An exceptional professional competitor, on August 1, 1993, he won Canada's 32 km Traversee Internationale du lac St-Jean in 9 hours 19 seconds, and two weeks later on August 14, he won Atlantic City's 37 km Around The Island Swim with a time of 7 hours 13 minutes 32 seconds. In his early career, He won Seal Beach, California's 10-mile 1989 Seal Beach Rough Water Swim. In both 1994 with a time of 5 hrs 45 minutes, and in 1995 with a time of 6 hours, 7 minutes, 19 seconds he completed the 25 km St. Vincent's Foundation Swim Across the Sound, from Long Island, New York, to Bridgeport, Connecticut, where the swim is based.

==Channel world records==
On September 27, 1994, he set the standing world record for the fastest swim of the English Channel from Dover, England to Cap Gris Nez, France, in a Men's record time of 7 h 17 mins. He was coached by former Channel Swimmer Penny Lee Dean, and eclipsed her women's record by twenty-three minutes. The previous record had stood since 1978, when Penny Lee Dean completed the swim in 7 h 40 mins. As a tribute to his achievement, Hundeby's record stood for 21 years.

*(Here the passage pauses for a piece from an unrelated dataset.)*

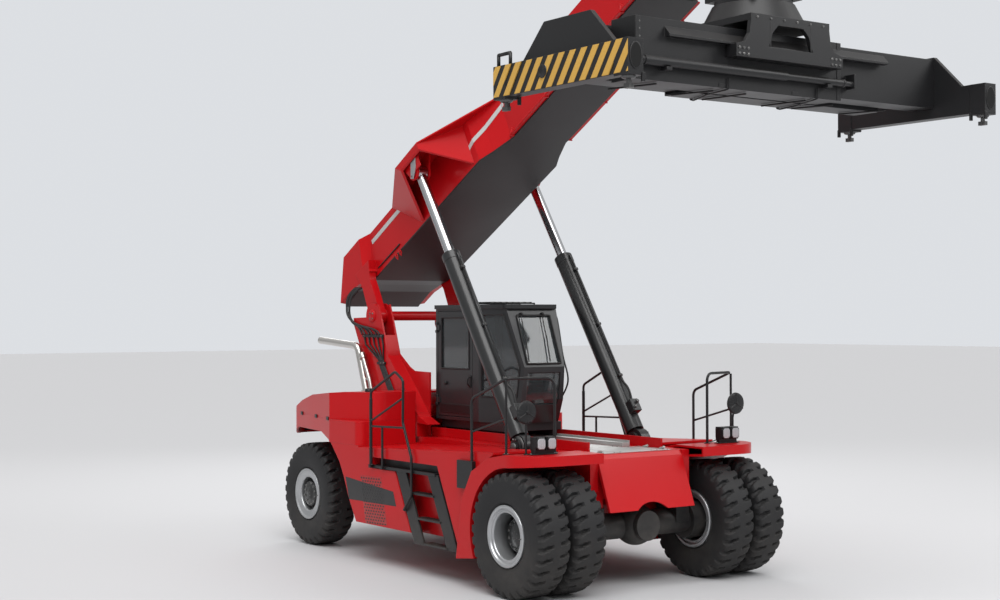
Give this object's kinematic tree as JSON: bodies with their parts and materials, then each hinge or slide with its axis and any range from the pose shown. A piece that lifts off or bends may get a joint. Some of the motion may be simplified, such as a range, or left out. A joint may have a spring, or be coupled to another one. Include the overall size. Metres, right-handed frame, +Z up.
{
  "type": "reach stacker",
  "caption": "Container reach stacker with telescopic boom, sliding cab and telescopic lifting frame with twistlocks.",
  "frame": {"origin": "middle of the machine's box at rest, on the ground", "axes": "+X forward, +Y to the driver's left, +Z up"},
  "size_m": [10.7, 6.063, 8.8753],
  "materials": {
    "body_red": "semi-gloss",
    "chassis_black": "satin",
    "tyre_rubber": "matte",
    "rim_grey": "satin",
    "exhaust_steel": "satin",
    "trim_black": "satin",
    "rail_steel": "worn",
    "cab_grey": "satin",
    "cab_glass": "gloss",
    "seat_black": "matte",
    "frame_grey": "satin",
    "wear_pad": "matte",
    "cylinder_grey": "satin",
    "rod_chrome": "polished",
    "lock_steel": "worn"
  },
  "bodies": {
    "chassis": {"main_frame": "body_red", "boom_towers": "body_red", "boom_pivot_tube": "body_red", "front_fenders": "body_red", "nose_panel": "body_red", "side_bodies": "body_red", "rear_body": "body_red", "engine_hood": "body_red", "counterweight": "chassis_black", "engine_block": "chassis_black", "drive_axle": "chassis_black", "propeller_shaft": "chassis_black", "steer_axle": "chassis_black", "exhaust_pipe": "exhaust_steel", "ladders": "trim_black", "handrails": "trim_black", "work_lamps": "trim_black", "round_mirrors": "trim_black", "cab_rails": "rail_steel", "cylinder_feet": "chassis_black", "tower_hoses": "trim_black", "deck_edges": "body_red"},
    "cab": {"cab_base": "cab_grey", "cab_shell": "cab_grey", "cab_glass": "cab_glass", "cab_seat_and_wheel": "seat_black"},
    "cab_door": {"cab_door": "cab_grey", "door_glass": "cab_glass"},
    "outer_boom": {"boom_outer": "body_red", "boom_belly_plate": "frame_grey", "lift_wings": "body_red", "boom_wear_pads": "wear_pad"},
    "inner_boom": {"boom_inner": "frame_grey", "boom_head": "body_red"},
    "yoke": {"levelling_yoke": "frame_grey"},
    "carriage": {"sideshift_carriage": "frame_grey"},
    "lifting_frame": {"spreader_main": "frame_grey", "telescope_barrels": "frame_grey"},
    "drive_wheels_right": {"drive_tyres_right": "tyre_rubber", "drive_rims_right": "rim_grey"},
    "knuckle_right": {"steer_knuckle_right": "chassis_black"},
    "steer_wheel_right": {"steer_tyre_right": "tyre_rubber", "steer_rim_right": "rim_grey"},
    "lift_barrel_right": {"lift_barrel_right": "cylinder_grey"},
    "lift_rod_right": {"lift_rod_right": "rod_chrome"},
    "arm_right": {"telescopic_arm_right": "frame_grey", "end_beam_right": "frame_grey"},
    "twistlock_right_a": {"twistlock_right_a": "lock_steel"},
    "twistlock_right_b": {"twistlock_right_b": "lock_steel"},
    "drive_wheels_left": {"drive_tyres_left": "tyre_rubber", "drive_rims_left": "rim_grey"},
    "knuckle_left": {"steer_knuckle_left": "chassis_black"},
    "steer_wheel_left": {"steer_tyre_left": "tyre_rubber", "steer_rim_left": "rim_grey"},
    "lift_barrel_left": {"lift_barrel_left": "cylinder_grey"},
    "lift_rod_left": {"lift_rod_left": "rod_chrome"},
    "arm_left": {"telescopic_arm_left": "frame_grey", "end_beam_left": "frame_grey"},
    "twistlock_left_a": {"twistlock_left_a": "lock_steel"},
    "twistlock_left_b": {"twistlock_left_b": "lock_steel"}
  },
  "joints": [
    {"name": "boom_lift", "type": "hinge", "parent": "chassis", "child": "outer_boom", "pos_m": [-3.62, 0, 3.63], "axis": [0, -1, 0], "range_deg": [-29, 31]},
    {"name": "boom_extend", "type": "slide", "parent": "outer_boom", "child": "inner_boom", "axis": [-0.8746, 0, -0.4848], "range_m": [-6, 0]},
    {"name": "yoke_level", "type": "hinge", "parent": "inner_boom", "child": "yoke", "pos_m": [4.1, 0, 8.1], "axis": [0, -1, 0], "range_deg": [-32, 30]},
    {"name": "lift_barrel_right_swing", "type": "hinge", "parent": "chassis", "child": "lift_barrel_right", "pos_m": [0.65, -1.03, 1.83], "axis": [0, -1, 0], "range_deg": [-7, 7]},
    {"name": "lift_rod_right_stroke", "type": "slide", "parent": "lift_barrel_right", "child": "lift_rod_right", "axis": [-0.5543, 0, 0.8323], "range_m": [-1.36, 1.46]},
    {"name": "lift_barrel_left_swing", "type": "hinge", "parent": "chassis", "child": "lift_barrel_left", "pos_m": [0.65, 1.03, 1.83], "axis": [0, -1, 0], "range_deg": [-7, 7]},
    {"name": "lift_rod_left_stroke", "type": "slide", "parent": "lift_barrel_left", "child": "lift_rod_left", "axis": [-0.5543, 0, 0.8323], "range_m": [-1.36, 1.46]},
    {"name": "rotator", "type": "hinge", "parent": "yoke", "child": "carriage", "pos_m": [4.1, 0, 7.4], "axis": [0, 0, 1], "range_deg": [-105, 195]},
    {"name": "side_shift", "type": "slide", "parent": "carriage", "child": "lifting_frame", "axis": [0, 1, 0], "range_m": [-0.8, 0.8]},
    {"name": "arm_left_extend", "type": "slide", "parent": "lifting_frame", "child": "arm_left", "axis": [0, 1, 0], "range_m": [0, 3.066]},
    {"name": "arm_right_extend", "type": "slide", "parent": "lifting_frame", "child": "arm_right", "axis": [0, -1, 0], "range_m": [0, 3.066]},
    {"name": "twistlock_left_a_turn", "type": "hinge", "parent": "arm_left", "child": "twistlock_left_a", "pos_m": [2.9705, 2.9265, 6.3], "axis": [0, 0, 1], "range_deg": [0, 90]},
    {"name": "twistlock_left_b_turn", "type": "hinge", "parent": "arm_left", "child": "twistlock_left_b", "pos_m": [5.2295, 2.9265, 6.3], "axis": [0, 0, 1], "range_deg": [0, 90]},
    {"name": "twistlock_right_a_turn", "type": "hinge", "parent": "arm_right", "child": "twistlock_right_a", "pos_m": [5.2295, -2.9265, 6.3], "axis": [0, 0, 1], "range_deg": [0, 90]},
    {"name": "twistlock_right_b_turn", "type": "hinge", "parent": "arm_right", "child": "twistlock_right_b", "pos_m": [2.9705, -2.9265, 6.3], "axis": [0, 0, 1], "range_deg": [0, 90]},
    {"name": "cab_slide", "type": "slide", "parent": "chassis", "child": "cab", "axis": [1, 0, 0], "range_m": [0, 1.6]},
    {"name": "cab_door_hinge", "type": "hinge", "parent": "cab", "child": "cab_door", "pos_m": [-2.174, -0.604, 2.905], "axis": [0, 0, 1], "range_deg": [-85, 0]},
    {"name": "drive_wheels_left_spin", "type": "hinge", "parent": "chassis", "child": "drive_wheels_left", "pos_m": [1.73, 1.5705, 0.8075], "axis": [0, 1, 0], "continuous": true},
    {"name": "steer_left", "type": "hinge", "parent": "chassis", "child": "knuckle_left", "pos_m": [-4.22, 1.24, 0.8075], "axis": [0, 0, 1], "range_deg": [-45, 45]},
    {"name": "steer_wheel_left_spin", "type": "hinge", "parent": "knuckle_left", "child": "steer_wheel_left", "pos_m": [-4.22, 1.52, 0.8075], "axis": [0, 1, 0], "continuous": true},
    {"name": "drive_wheels_right_spin", "type": "hinge", "parent": "chassis", "child": "drive_wheels_right", "pos_m": [1.73, -1.5705, 0.8075], "axis": [0, 1, 0], "continuous": true},
    {"name": "steer_right", "type": "hinge", "parent": "chassis", "child": "knuckle_right", "pos_m": [-4.22, -1.24, 0.8075], "axis": [0, 0, 1], "range_deg": [-45, 45]},
    {"name": "steer_wheel_right_spin", "type": "hinge", "parent": "knuckle_right", "child": "steer_wheel_right", "pos_m": [-4.22, -1.52, 0.8075], "axis": [0, 1, 0], "continuous": true}
  ],
  "couplings": [
    {"joint": "yoke_level", "follows": "boom_lift", "ratio": -1},
    {"joint": "lift_barrel_right_swing", "follows": "boom_lift", "ratio": 0.195},
    {"joint": "lift_rod_right_stroke", "follows": "boom_lift", "m_per_rad": 2.66},
    {"joint": "lift_barrel_left_swing", "follows": "boom_lift", "ratio": 0.195},
    {"joint": "lift_rod_left_stroke", "follows": "boom_lift", "m_per_rad": 2.66},
    {"joint": "arm_right_extend", "follows": "arm_left_extend", "ratio": 1},
    {"joint": "twistlock_left_b_turn", "follows": "twistlock_left_a_turn", "ratio": 1},
    {"joint": "twistlock_right_a_turn", "follows": "twistlock_left_a_turn", "ratio": 1},
    {"joint": "twistlock_right_b_turn", "follows": "twistlock_left_a_turn", "ratio": 1},
    {"joint": "steer_right", "follows": "steer_left", "ratio": 1}
  ]
}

In addition to professional marathon racing, at the age of 23, on September 24, 1993, he was credited with crossing the Catalina Channel with a world record time of 8 hours 14 minutes and 46 seconds.

He later worked as a teacher and taught kindergarten in Placentia, California at Melrose Elementary.

===Honors===
As a High School junior in 1988, he was Los Angeles Times's Boy Swimmer of the Year.
During his college years and beyond, the USA Open Water Swimming Committee presented Hundeby the Open Water Swimmer of the Year for each of the years 1991, 1993 and 1994. He became a member of the International Swimming Hall of Fame in 2012, and is a member of the International Marathon Swimming Hall of Fame in 1996.

Hundeby died unexpectedly on June 12, 2021, of a heart attack at the age of 50. He was survived by his wife, Jean Marie, three sons, and a brother. His son Anders was a swimmer for Tustin High School.